O Comando do Centro de Instrução de Guerra na Selva (CIGS) comunicou que determinou abertura de processo administrativo para apurar a morte de Juma.

Ipaam notifica CMA

O Ipaam informou à reportagem da Amazônia Real que notificou o Comando Militar da Amazônia e pediu explicações oficiais sobre a morte da onça-pintada e a exposição dela no evento da Tocha Olímpica sem autorização. Se o CMA for punido, poderá ser multado de R$ 3 mil até R$ 300 mil por “descumprimento de autorização previsto no decreto federal no. 6.514/2008″, disse o instituto.

A morte da onça-pintada Juma levantou a discussão dos órgãos ambientais sobre a participação de animais silvestres, em risco de extinção, em eventos populares.

O maior felino do continente americano, a onça-pintada teve uma redução populacional de 30% nos últimos 27 anos no Brasil. Na Amazônia, neste mesmo período, foi observado um declínio de ao menos 10% da espécie na região. Os números foram divulgados no estudo “Avaliação do risco de extinção da onça-pintada (Panthera onca) do ICMBio (Instituto Chico Mendes de Conservação e Biodiversidade), em 2013, e publicado pela Amazônia Real.

Em 2015, o CMA foi criticado nas redes sociais e por ativistas que defendem os direitos dos animais quando um militar divulgou uma onça-pintada tomando banho na praia da Ponta Negra. O animal chamado de Jiquitaia (nome de uma formiga) ficou famoso.

Na ocasião, o Ipaam notificou o CIGS por causa da exposição da onça Jiquitaia. Segundo o Ipaam, esta prática é expressamente proibida e não pode mais se repetir. A imagem, inclusive, chegou a ser divulgada pelos próprios militares do CMA.

Para Mário Reis, superintendente do Ibama, é preciso ter cautela para expor animais silvestres em eventos populares. “Desfile militar é uma coisa, é diferente, os animais são preparados, tem uma distância de segurança mínima. Agora eventos como esse [da Tocha Olímpica] é preciso analisar. Nós não temos como analisar as circunstâncias desse abate, estamos aguardando um relatório do Exército sobre o caso”, disse Reis.

Desde 2014, todos os licenciamentos de zoológicos no país são de responsabilidade dos órgãos ambientais estaduais. No Amazonas, é o Ipaam que autoriza o zoológico, no caso do CIGS, a transportar, deslocar, informar sobre mortes, entre outras funções relacionadas aos animais silvestres.

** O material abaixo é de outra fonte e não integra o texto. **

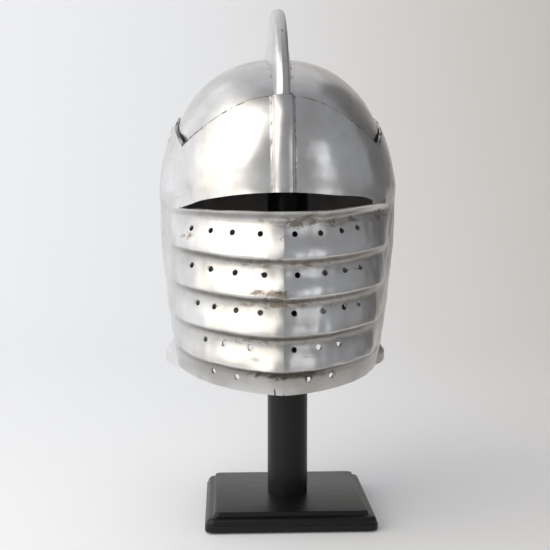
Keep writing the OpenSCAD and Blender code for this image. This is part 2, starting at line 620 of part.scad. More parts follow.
module cap_screw() {
    color(dark_steel) translate([0, 0, cap_top - 0.3]) mirror([0, 0, 1])
        wood_screw(cap_top - pole_top + 31);
}
module cap_pad() {
    color(felt_col) translate([0, 0, cap_top]) cylinder(r = pad_r, h = pad_t, $fn = 96);
}

stand_base();
base_felt();
stand_pole();
pole_cap();
cap_pad();
base_screw();
cap_screw();
skull();
comb();
visor();
pivot_bolts();
pivot_spacers();
pivot_washers();
pivot_nuts();
liner_band();
liner_tongues();
crown_lace();
liner_rivets();
strap_left();
strap_right();
strap_rivets();
strap_keeper();
buckle_frame();
buckle_prong();
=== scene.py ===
# A polished close helmet with a comb and a bellows visor, on its black wooden stand.
# Shapes are worked out in millimetres: x across, u forward of the visor's pivots, w above them.
import math

import bmesh
import bpy
import numpy as np
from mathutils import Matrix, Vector, kdtree


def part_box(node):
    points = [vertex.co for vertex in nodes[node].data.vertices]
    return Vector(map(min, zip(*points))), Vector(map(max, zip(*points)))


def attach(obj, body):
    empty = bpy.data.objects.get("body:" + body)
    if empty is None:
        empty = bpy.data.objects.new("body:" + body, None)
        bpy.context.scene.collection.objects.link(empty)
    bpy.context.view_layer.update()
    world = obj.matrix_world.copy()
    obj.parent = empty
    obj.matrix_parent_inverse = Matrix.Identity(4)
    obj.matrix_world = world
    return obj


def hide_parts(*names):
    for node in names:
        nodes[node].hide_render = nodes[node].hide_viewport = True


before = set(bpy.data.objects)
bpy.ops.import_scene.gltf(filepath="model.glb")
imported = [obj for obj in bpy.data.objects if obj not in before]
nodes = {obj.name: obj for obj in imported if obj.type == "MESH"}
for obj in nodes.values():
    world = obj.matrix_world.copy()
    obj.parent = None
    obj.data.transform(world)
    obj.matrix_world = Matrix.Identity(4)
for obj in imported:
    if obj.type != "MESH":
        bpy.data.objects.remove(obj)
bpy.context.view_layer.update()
print("frame loaded:", len(nodes), "nodes")

helmet = {"shift": -10, "back": 18, "height": 368, "plate": 2}
waveSeed = 7


def ease(a, b, t):
    q = np.clip((t - a) / (b - a), 0, 1)
    return q * q * (3 - 2 * q)


def mix(a, b, t):
    return a + (b - a) * t


def arch(t, k):
    return (1 - np.clip(t, 0, 1) ** k) ** (1 / k)


def across(a, n):
    return np.where(np.sin(a) < 0, -1, 1) * np.abs(np.sin(a)) ** (2 / n)


def along(a, n):
    return np.where(np.cos(a) < 0, -1, 1) * np.abs(np.cos(a)) ** (2 / n)


def table(t, pairs):
    pairs = sorted(pairs)
    return np.interp(t, [p[0] for p in pairs], [p[1] for p in pairs])


def inPlace(x, u, w):  # from the helmet's own millimetres to the frame's metres
    x, u, w = np.broadcast_arrays(x, u, w)
    return np.stack([x + helmet["shift"], helmet["back"] - u, w + helmet["height"]], -1) * 0.001


def waves(p, length, seed):  # gentle unevenness of a few lengths, about -1 to 1, the same on each run
    rng = np.random.default_rng(waveSeed + seed)
    total = np.zeros(p.shape[:-1])
    for _ in range(14):
        way = rng.normal(size=3)
        way *= 2 * math.pi / (length * rng.uniform(0.75, 1.5) * np.linalg.norm(way))
        total += np.cos(p @ way + rng.uniform(0, 2 * math.pi))
    return total / 3.2


def newPiece(name, points, faces, finish, body, hides=(), slots=None, sharp=38):
    mesh = bpy.data.meshes.new(name)
    points = [tuple(p) for p in np.asarray(points, float)]
    mesh.from_pydata(points, [], [tuple(int(i) for i in f) for f in faces])
    mesh.validate()
    faceOutward(mesh)
    for one in [finish] if not isinstance(finish, (list, tuple)) else finish:
        mesh.materials.append(one)
    if slots is not None:
        mesh.polygons.foreach_set("material_index", np.asarray(slots, np.int32))
    piece = bpy.data.objects.new(name, mesh)
    bpy.context.scene.collection.objects.link(piece)
    softenEdges(piece, sharp)
    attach(piece, body)
    if hides:
        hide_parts(*hides)
    return piece


def faceOutward(mesh):
    shape = bmesh.new()
    shape.from_mesh(mesh)
    bmesh.ops.recalc_face_normals(shape, faces=shape.faces)
    shape.to_mesh(mesh)
    shape.free()


def softenEdges(piece, angle):
    piece.data.shade_smooth()
    piece.data.set_sharp_from_angle(angle=math.radians(angle))


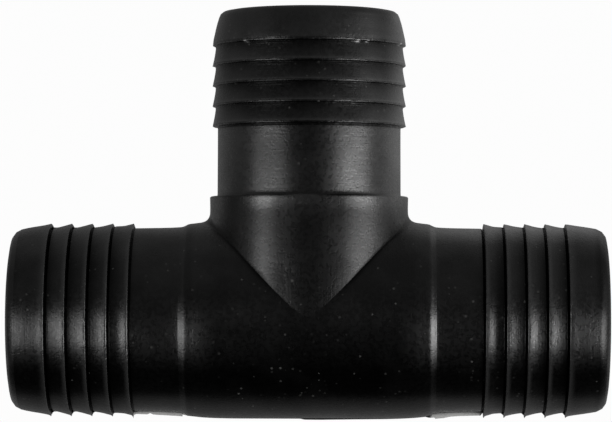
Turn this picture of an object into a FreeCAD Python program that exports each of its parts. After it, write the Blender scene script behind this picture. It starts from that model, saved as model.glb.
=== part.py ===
import FreeCAD, Part

import math
import os

import Sketcher

# Barbed insert tee for flexible low-density irrigation pipe, in millimetres.
# The run lies along X, the branch points along +Y and +Z is up when the tee lies flat.
# The origin is the point where the run's axis and the branch's axis cross.
# The real fitting is one moulding; it is built here as four sections that meet face to face
# at the shoulders where the pipe ends stop.

OUT_DIR = "parts"

# alias, value in mm (or a plain count), what it sizes
DIMENSIONS = [
    ("neck_radius", 17.5, "plain neck between a shoulder and the last barb"),
    ("root_radius", 17.82, "foot of the cone between two barbs"),
    ("barb_pitch", 3.93, "from one crest to the next"),
    ("barb_count", 5, "crests on each spigot"),
    ("crest_land", 0.25, "cylindrical land on each crest"),
    ("barb_step", 0.4, "axial width of the steep face behind each crest"),
    ("run_shoulder", 24.3, "branch axis to the foot of each run shoulder"),
    ("run_last_crest", 33.7, "branch axis to the run's innermost crest"),
    ("run_crest_radius", 18.45, "top of the run's barbs, and the small land on each"),
    ("run_reach", 57.1, "branch axis to each open end of the run"),
    ("run_nose_radius", 17.1, "outside of the run at its open ends"),
    ("run_bore_radius", 14.2, "flow passage along the run"),
    ("branch_shoulder", 23.7, "run axis to the collar's flat shoulder"),
    ("branch_last_crest", 37.2, "run axis to the branch's innermost crest"),
    ("branch_crest_radius", 18.6, "top of the branch's barbs, and the small land on each"),
    ("branch_reach", 59.4, "run axis to the open end of the branch"),
    ("branch_nose_radius", 17.0, "outside of the branch at its open end"),
    ("branch_bore_radius", 13.9, "flow passage up the branch"),
    ("rim_round", 1.35, "outer rounding of each open end"),
    ("mouth_round", 0.5, "inner rounding of each open end"),
    ("barrel_radius", 18.95, "middle of the barrel"),
    ("barrel_flat", 14.0, "half length of the barrel's parallel part"),
    ("barrel_bend", 20.0, "branch axis to where the barrel draws in faster"),
    ("barrel_bend_radius", 18.8, "barrel where it draws in faster"),
    ("barrel_end", 22.9, "branch axis to the top of the run shoulder's ramp"),
    ("barrel_end_radius", 18.38, "barrel at the top of the ramp"),
    ("ramp_bend", 23.5, "branch axis to where the ramp steepens"),
    ("ramp_bend_radius", 18.12, "barrel where the ramp steepens"),
    ("collar_sink_radius", 18.85, "collar where it vanishes into the barrel"),
    ("collar_foot_radius", 19.2, "collar above the crease with the barrel"),
    ("collar_waist_radius", 19.08, "collar a little below its shoulder"),
    ("collar_top_radius", 19.14, "collar at its shoulder"),
    ("collar_foot_level", 5.0, "run axis to the collar's full foot radius"),
    ("collar_bend_level", 16.5, "run axis to where the collar starts to draw in"),
    ("collar_waist_level", 21.0, "run axis to the collar's waist"),
    ("collar_round", 0.3, "rounding on the edge of the collar's shoulder"),
    ("crease_round", 0.4, "fillet between the collar and the barrel"),
    ("flash_start", 1.6, "left end of the parting flash under the barrel, from the branch axis"),
    ("flash_end", 19.0, "right end of the parting flash, from the branch axis"),
    ("flash_height", 0.3, "parting flash, out from the barrel"),
    ("flash_root", 0.4, "depth of the parting flash's foot inside the barrel's wall"),
    ("flash_width", 0.3, "thickness of the parting flash"),
]


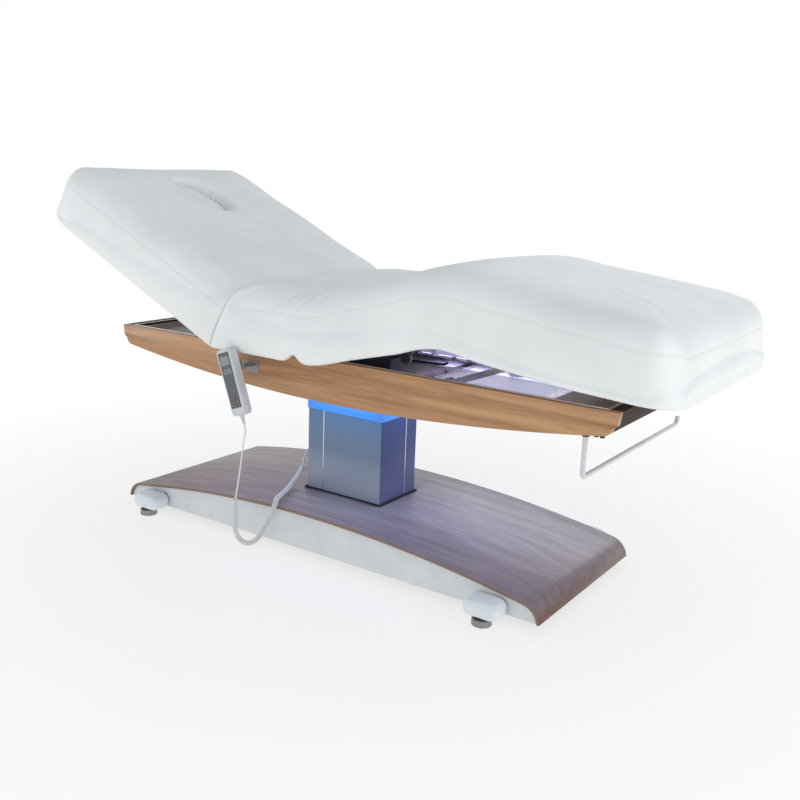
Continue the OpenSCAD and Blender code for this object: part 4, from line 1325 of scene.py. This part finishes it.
def make_glow():
    """Blue light round the collar, and violet light on the base and in the tray."""
    low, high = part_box("led_collar")
    mid = (low + high) / 2
    blue, violet = (0.14, 0.42, 1.0), (0.62, 0.56, 1.0)
    area("collar_near", (mid.x, low.y - 0.05, high.z), (mid.x, low.y, low.z - 0.2), 0.24, 0.35, blue, 0.03)
    area("collar_foot", (high.x + 0.05, mid.y, high.z), (high.x, mid.y, low.z - 0.2), 0.03, 0.35, blue, 0.16)
    area("under_foot", (BASE.x + 0.42, BASE.y, 0.455), (BASE.x + 0.36, BASE.y, 0.1), 0.3, 0.55, violet, 0.3)
    area("under_head", (BASE.x - 0.42, BASE.y, 0.465), (BASE.x - 0.40, BASE.y, 0.1), 0.3, 0.3, violet, 0.3)
    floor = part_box("tray")[0].z
    area("tray_light", from_base(0.42, 0.05, floor + 0.07), from_base(0.44, 0.1, 0.0), 0.40, 0.75,
         (0.72, 0.76, 1.0), 0.30)
    area("tray_side", from_base(0.38, 0.16, floor + 0.035), from_base(0.38, 0.3, floor + 0.03), 0.5, 1.2,
         violet, 0.03)


def make_camera():
    """The camera stands off the near foot corner, a little above the bed, and leans slightly."""
    heading, pitch, roll = math.radians(34.04), math.radians(13.58), math.radians(2.18)
    ahead = Vector((-math.sin(heading), math.cos(heading), 0))
    right = Vector((math.cos(heading), math.sin(heading), 0))
    up = Vector((0, 0, 1))
    look = ahead * math.cos(pitch) - up * math.sin(pitch)
    over = ahead * math.sin(pitch) + up * math.cos(pitch)
    x = right * math.cos(roll) + over * math.sin(roll)
    y = over * math.cos(roll) - right * math.sin(roll)
    data = bpy.data.cameras.new("camera")
    data.lens = 43.26
    data.sensor_width = 36
    camera = link("camera", data)
    camera.matrix_world = Matrix.Translation(from_base(1.591, -2.186, 1.056)) @ Matrix(
        (x, y, -look)).transposed().to_4x4()
    SCENE.camera = camera


dress_frame()
make_back_pad()
make_plug()
make_leg_pads()
make_shoes()
make_feet()
make_column_highlight_strips()
make_tray_fittings()
make_grommet()
make_cords()
make_handset()
make_stage()
make_glow()
make_camera()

A Amazônia Real tentou obter informações sobre a quantidade de animais que fazem parte do zoológico do CIGS, mas não obteve a informação. Segundo o Ipaam, os animais mantidos no espaço foram resgatados e não possuem condições de voltar à natureza. No caso das onças, são animais que estão no espaço desde pequenos, já acostumados com a presença humana, mas que ainda mantêm seus instintos selvagens.

Segundo o Ipaam, os animais do CIGs são bem cuidados. As onças, por exemplo, ficam em uma área separada e passam por constantes atividades físicas para manter a saúde. Conforme o órgão, apesar de acostumadas com o contato humano e com atividades, elas precisam ser observadas com precaução pois podem fugir diante de qualquer descuido.

A assessoria de imprensa do Revezamento da Tocha Olímpica Rio 2016 disse à Amazônia Real que “lamenta o incidente ” com a onça-pintada Juma, mas não irá se posicionar sobre o caso.